Hello Manish!
I echo what our teaching staff Nawang has said. Thank you for reaching out.
I believe that article was not behind a paywall when we added it. Nonetheless, here is a summary to make sure you don’t miss out:
Data Structures in Data Science: A Primer
Why are Data Structures Essential in Data Science?
Data scientists need efficient ways to organize, store, and access data. Understanding which data structure to use can significantly influence the efficiency of a given task, whether it’s feeding data into a model, storing results, or visualization.

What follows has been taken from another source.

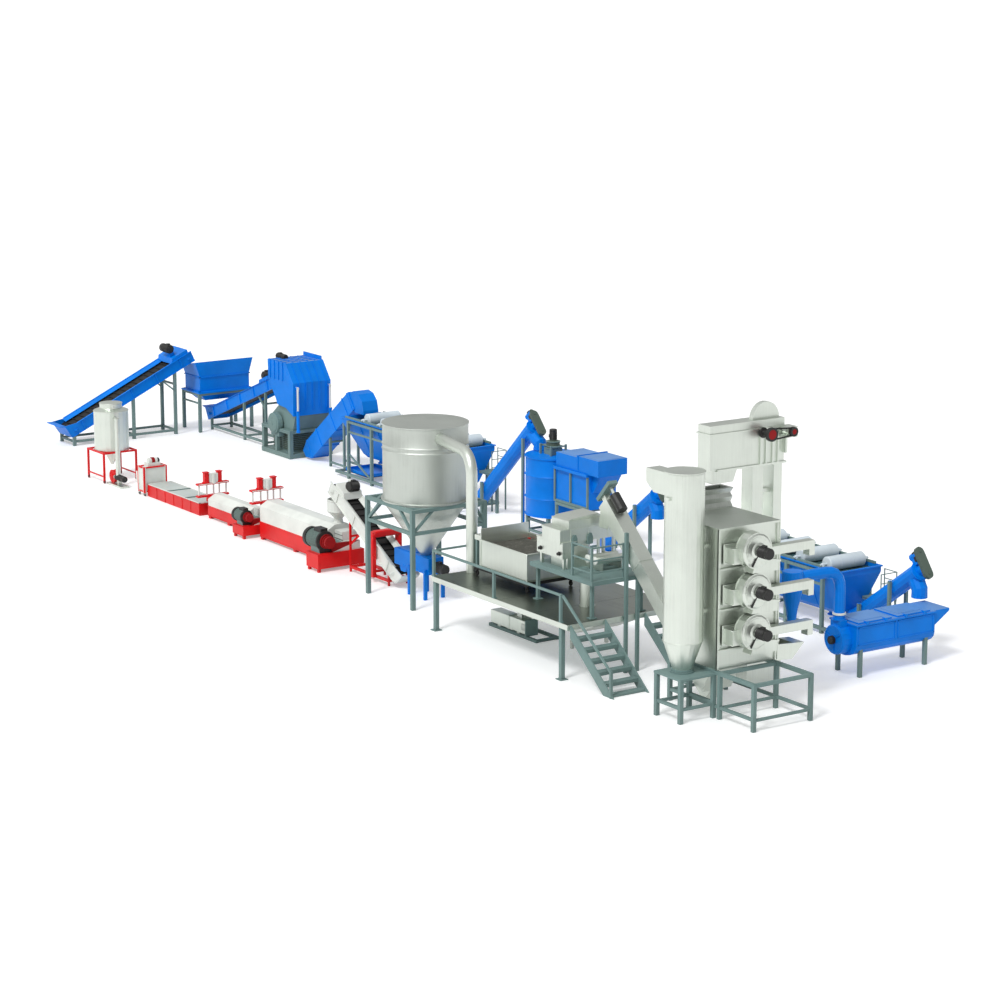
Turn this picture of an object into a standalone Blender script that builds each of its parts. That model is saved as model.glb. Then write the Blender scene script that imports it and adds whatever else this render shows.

Inbuilt Python Data Structures:
-
List: An ordered, indexable, and mutable structure that can hold duplicate items. Lists are versatile and commonly used because of their ability to easily access items by index.
-
Dictionary: Comprising key-value pairs, dictionaries are mutable and indexable by key. They’re excellent for efficient searching when keys are known, but can’t have duplicate keys.
-
Set: Unordered collections that cannot have duplicates. Useful when only unique values are required or to find overlaps between data sources.
-
Tuple: An ordered and indexable structure, similar to lists but immutable. They’re useful when ensuring that data remains unchanged, such as storing model outputs.
Abstract Data Types:
-
Queue: Mimics real-life queues with a First-In-First-Out (FIFO) logic. Useful for tasks like scheduling CPU jobs or breadth-first search algorithms.
-
Stack: Operates on a Last-In-First-Out (LIFO) logic, useful when the most recent addition is the primary concern, as in code interpretation or undo operations.
-
Linked List: Collections of nodes in a linear order, either singly (pointing forward) or doubly (pointing both ways). Efficient for insertions and deletions compared to traditional lists.
-
Graph: Represents entities (vertices) and their relations (edges). Useful in diverse scenarios from road networks to social media platforms.
Conclusion:
Data scientists frequently interact with various data structures, each with its benefits and trade-offs. Knowing when to use which structure is pivotal for efficient data handling and processing. Moreover, familiarity with these structures can be a great asset in data science and software engineering interviews.
Hope this helps!
All the best,
Shibani